In 1986, for example, the conference covered such topics as the "pros and cons of the sweet trolley" (Prue Leith for, Michel Roux against) or the various uses of sous-vide. Flash forward 16 years, and the topics are broader, wider, deeper.
Much of the discussion between delegates last week, as in the previous four or five years, was not just about food and cooking, but about the skills shortage, job mobility, career progression, working abroad, team motivation, health and safety legislation, bullying, drug abuse, employment law, workers' rights, etc, etc.
This is the stuff of kitchens today. Being a modern head chef, particularly in a medium-sized-to-large establishment, is more about being a manager than a cook.
The same could be said of many disciplines in food service and hospitality, of course, as any employer or his representative will often find themselves concerned more with rules and regulations and the proper way of doing things than with the essential element of their job, which is to deliver a quality product to the customer.
But nowhere is this ideal compromised as much as in the kitchen.

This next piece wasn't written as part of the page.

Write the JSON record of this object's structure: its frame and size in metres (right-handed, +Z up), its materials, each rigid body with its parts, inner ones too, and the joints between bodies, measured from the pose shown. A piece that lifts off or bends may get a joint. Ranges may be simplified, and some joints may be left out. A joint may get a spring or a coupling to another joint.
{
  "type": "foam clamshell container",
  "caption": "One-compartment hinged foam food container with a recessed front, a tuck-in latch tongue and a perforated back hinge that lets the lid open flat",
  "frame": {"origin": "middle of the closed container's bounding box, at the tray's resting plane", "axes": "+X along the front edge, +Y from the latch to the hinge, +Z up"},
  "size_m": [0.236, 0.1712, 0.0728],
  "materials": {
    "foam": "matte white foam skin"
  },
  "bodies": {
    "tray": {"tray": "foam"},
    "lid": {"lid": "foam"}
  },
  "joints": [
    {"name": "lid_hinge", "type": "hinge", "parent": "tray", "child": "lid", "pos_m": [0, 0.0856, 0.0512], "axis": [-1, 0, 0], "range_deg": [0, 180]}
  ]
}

This is not to rail against good employment practice or clean kitchens or healthy food - all of which have their place in the modern environment and can, indirectly, improve the customer experience. No, it's just an acknowledgement that, when someone like Anthony Bourdain strides across the stage saying: "I don't really mind if food kills me, so long as it's good," it reminds us that the essential, basic ingredient in any dish of food is enjoyment.
Sometimes we get too hung up on the science and technique and environment of cooking, and forget that it is all about enjoyment. The preparation should be enjoyed and the eating should be a pleasure.
Yes, there are serious issues surrounding food and kitchens, and these shouldn't be ignored; and healthy eating needs to be considered.
But the consideration of serious issues shouldn't make the whole business serious. Wherever food is consumed - be it in a fine-dining restaurant, a hotel banqueting suite or a hospital ward - it needs to be enjoyed. Stifle the fun in the preparation and you kill the pleasure in the consumption.
There will always be a call for ingenious dishes, and there will always be pressure to comply with procedure and regulations. But don't let that take anything away from the basic fact that, despite the stress of the modern working environment and the distractions of fashion, food is fun. Everything else comes second.